**WRITTEN PROBLEM:**
Work out how many lines of the material below mention the word "object"; reply with the number only.
-------- SUPPLIED DATA --------
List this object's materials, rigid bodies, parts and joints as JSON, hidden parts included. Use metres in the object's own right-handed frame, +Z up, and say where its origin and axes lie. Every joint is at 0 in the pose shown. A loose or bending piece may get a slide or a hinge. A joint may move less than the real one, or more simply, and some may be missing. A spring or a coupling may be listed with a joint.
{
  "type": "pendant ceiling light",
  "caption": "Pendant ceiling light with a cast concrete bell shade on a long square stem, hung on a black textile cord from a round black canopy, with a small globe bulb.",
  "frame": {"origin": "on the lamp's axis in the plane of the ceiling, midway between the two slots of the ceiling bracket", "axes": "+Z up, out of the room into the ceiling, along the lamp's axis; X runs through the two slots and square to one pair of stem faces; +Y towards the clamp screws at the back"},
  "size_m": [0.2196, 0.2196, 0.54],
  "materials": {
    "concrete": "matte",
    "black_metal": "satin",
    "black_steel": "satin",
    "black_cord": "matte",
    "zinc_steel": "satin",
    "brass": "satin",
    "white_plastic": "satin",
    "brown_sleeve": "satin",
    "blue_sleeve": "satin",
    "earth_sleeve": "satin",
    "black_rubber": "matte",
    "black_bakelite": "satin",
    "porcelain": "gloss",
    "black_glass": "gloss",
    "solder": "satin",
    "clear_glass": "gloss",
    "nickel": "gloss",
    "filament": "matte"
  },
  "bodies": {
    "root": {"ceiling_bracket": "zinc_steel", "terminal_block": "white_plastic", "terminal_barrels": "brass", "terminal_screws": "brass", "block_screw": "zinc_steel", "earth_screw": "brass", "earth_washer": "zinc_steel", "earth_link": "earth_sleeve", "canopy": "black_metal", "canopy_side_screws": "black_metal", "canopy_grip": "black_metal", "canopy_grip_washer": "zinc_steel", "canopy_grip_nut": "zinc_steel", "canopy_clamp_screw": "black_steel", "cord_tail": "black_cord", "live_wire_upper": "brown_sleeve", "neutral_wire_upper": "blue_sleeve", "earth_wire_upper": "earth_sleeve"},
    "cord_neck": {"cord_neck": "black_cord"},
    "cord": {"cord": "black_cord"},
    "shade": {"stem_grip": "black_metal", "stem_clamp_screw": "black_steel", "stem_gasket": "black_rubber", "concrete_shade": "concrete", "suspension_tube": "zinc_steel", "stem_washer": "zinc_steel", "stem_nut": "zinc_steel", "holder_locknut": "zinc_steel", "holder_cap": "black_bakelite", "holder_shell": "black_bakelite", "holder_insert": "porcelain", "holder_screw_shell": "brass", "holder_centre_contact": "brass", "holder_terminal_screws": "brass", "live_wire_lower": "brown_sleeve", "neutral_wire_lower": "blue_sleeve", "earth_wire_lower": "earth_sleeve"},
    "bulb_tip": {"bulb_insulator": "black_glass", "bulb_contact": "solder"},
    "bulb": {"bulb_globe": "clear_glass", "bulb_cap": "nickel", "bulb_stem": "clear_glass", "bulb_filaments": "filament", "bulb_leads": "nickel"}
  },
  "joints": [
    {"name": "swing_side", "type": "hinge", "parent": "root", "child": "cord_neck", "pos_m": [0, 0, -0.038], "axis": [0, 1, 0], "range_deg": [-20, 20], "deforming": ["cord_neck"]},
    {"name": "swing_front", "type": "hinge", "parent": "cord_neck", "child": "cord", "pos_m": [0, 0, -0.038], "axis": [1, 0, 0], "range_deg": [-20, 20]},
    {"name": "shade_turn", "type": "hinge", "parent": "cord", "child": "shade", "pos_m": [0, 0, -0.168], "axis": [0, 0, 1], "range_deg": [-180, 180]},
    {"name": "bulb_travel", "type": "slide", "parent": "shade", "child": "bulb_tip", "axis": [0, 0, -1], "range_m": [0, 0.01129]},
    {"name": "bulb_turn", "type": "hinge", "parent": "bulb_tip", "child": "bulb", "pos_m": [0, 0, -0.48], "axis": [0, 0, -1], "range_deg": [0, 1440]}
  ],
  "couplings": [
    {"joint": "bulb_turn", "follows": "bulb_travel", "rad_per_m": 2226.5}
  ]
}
--------
-------- SUPPLIED DATA --------
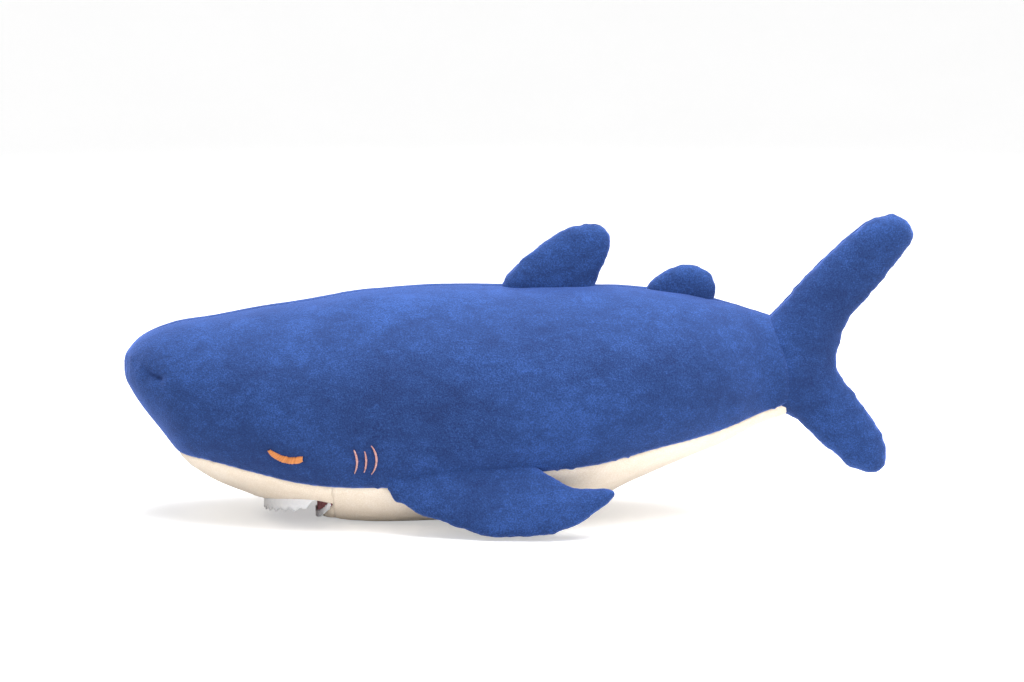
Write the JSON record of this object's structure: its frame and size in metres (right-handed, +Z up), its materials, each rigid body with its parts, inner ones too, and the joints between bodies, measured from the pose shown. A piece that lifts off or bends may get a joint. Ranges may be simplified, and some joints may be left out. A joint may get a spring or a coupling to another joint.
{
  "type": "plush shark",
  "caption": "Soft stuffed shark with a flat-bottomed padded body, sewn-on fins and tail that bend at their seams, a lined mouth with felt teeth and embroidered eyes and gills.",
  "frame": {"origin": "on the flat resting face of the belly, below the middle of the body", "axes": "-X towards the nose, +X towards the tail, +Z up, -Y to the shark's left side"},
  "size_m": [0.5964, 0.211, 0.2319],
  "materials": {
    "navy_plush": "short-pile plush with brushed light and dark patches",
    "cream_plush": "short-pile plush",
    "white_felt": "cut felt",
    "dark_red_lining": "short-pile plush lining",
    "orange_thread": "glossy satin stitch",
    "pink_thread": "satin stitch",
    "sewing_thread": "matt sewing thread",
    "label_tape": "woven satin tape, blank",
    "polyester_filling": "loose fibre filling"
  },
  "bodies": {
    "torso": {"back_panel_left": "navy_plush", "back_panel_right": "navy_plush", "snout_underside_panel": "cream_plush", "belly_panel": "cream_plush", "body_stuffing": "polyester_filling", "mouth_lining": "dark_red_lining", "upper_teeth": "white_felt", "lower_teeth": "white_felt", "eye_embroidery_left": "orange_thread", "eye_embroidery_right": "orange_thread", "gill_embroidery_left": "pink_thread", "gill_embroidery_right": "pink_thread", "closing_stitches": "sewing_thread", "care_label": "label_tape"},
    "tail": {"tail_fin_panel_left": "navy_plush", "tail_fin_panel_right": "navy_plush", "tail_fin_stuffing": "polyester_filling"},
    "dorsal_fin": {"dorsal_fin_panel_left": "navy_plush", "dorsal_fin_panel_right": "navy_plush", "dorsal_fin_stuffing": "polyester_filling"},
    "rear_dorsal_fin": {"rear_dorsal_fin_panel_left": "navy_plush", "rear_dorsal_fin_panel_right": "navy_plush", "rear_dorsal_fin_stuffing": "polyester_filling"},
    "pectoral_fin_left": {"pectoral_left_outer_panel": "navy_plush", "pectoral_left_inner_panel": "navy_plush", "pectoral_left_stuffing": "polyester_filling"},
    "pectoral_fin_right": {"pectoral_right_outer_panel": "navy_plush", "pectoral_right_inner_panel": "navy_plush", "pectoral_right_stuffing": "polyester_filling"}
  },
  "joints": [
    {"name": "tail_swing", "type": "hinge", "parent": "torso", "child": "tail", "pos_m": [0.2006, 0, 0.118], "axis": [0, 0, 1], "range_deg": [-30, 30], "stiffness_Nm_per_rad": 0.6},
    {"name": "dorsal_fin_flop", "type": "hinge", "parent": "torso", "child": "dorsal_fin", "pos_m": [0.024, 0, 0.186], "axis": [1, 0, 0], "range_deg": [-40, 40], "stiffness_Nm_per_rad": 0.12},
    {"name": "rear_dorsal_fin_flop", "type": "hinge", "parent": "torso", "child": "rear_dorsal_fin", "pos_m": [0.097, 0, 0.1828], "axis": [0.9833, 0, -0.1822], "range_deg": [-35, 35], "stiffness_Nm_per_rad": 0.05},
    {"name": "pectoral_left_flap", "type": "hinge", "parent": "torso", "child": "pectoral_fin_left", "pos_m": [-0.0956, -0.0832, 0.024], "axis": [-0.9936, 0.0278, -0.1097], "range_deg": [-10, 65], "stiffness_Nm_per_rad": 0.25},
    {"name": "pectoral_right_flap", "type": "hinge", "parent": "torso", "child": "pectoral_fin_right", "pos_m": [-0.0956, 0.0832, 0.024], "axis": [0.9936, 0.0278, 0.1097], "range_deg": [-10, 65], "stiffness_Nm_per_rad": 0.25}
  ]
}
--------
-------- SUPPLIED DATA --------
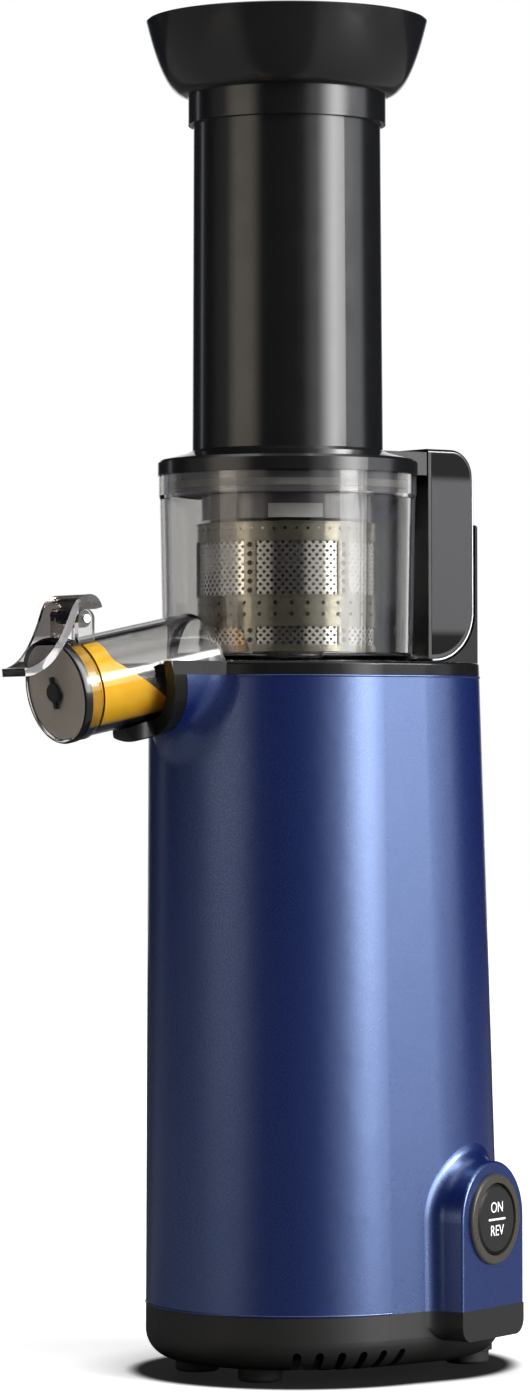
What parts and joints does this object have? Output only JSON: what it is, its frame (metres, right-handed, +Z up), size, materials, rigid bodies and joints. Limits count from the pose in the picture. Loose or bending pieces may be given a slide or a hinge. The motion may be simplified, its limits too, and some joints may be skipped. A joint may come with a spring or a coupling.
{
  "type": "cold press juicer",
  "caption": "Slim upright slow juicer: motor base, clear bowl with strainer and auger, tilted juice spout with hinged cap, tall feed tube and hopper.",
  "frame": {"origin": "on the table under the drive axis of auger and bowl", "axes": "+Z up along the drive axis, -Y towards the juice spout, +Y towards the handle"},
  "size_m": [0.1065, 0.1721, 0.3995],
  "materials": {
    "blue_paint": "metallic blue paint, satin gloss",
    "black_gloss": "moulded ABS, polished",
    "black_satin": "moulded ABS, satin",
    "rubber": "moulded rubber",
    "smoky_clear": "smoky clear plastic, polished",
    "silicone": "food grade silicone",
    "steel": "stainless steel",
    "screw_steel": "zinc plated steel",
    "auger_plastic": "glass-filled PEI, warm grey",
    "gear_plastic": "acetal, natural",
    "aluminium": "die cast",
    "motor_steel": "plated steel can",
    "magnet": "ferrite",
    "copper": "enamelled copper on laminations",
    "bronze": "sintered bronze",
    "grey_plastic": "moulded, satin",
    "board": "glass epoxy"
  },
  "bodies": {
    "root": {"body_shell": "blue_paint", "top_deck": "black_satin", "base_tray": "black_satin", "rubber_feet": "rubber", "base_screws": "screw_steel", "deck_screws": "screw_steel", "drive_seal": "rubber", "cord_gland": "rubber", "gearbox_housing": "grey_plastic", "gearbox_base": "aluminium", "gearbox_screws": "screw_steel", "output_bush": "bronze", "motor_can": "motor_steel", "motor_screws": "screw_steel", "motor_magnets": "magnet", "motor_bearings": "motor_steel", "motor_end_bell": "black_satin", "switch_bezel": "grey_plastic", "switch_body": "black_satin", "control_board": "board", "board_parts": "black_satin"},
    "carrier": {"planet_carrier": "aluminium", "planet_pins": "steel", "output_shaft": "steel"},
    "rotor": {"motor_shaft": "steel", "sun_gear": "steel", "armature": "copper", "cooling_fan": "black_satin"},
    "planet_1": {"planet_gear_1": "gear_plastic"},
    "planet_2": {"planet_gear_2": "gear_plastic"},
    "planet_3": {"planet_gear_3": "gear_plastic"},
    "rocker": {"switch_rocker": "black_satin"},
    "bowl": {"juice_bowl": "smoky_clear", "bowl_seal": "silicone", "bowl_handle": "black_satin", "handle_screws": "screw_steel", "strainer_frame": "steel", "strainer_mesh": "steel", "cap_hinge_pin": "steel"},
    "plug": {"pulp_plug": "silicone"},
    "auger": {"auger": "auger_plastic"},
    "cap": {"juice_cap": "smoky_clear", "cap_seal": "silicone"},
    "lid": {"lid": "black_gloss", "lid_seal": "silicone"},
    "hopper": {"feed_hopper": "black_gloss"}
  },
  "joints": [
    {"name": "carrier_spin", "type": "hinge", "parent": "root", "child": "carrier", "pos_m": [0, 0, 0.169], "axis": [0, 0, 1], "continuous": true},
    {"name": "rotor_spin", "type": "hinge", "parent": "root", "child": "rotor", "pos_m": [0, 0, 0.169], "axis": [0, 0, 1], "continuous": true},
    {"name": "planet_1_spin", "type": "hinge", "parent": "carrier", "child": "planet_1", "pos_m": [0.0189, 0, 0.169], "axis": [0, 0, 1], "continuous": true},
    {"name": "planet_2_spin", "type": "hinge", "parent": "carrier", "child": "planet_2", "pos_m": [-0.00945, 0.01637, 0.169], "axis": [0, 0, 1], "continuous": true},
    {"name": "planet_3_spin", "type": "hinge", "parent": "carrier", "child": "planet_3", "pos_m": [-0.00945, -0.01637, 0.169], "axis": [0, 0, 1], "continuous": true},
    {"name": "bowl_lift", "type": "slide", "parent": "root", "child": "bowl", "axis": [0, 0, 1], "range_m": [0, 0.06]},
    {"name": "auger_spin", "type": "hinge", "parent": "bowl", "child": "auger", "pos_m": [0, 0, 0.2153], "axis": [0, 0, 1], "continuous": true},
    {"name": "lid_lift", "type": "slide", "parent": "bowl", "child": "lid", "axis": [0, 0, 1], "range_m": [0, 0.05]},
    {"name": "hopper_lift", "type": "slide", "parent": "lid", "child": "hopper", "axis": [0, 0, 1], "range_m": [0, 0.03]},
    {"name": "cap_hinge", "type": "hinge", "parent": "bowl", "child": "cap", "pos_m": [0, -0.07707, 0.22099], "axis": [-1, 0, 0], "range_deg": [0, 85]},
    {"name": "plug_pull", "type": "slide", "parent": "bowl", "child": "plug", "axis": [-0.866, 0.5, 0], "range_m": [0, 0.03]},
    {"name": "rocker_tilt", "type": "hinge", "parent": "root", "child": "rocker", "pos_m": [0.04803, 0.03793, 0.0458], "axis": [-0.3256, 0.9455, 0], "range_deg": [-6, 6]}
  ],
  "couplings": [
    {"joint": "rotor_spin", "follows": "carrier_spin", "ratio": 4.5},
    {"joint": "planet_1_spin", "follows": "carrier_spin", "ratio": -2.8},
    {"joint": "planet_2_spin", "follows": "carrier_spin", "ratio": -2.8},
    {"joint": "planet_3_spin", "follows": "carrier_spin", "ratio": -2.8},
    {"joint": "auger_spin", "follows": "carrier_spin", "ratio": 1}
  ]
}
--------
**ANSWER BELOW:**
3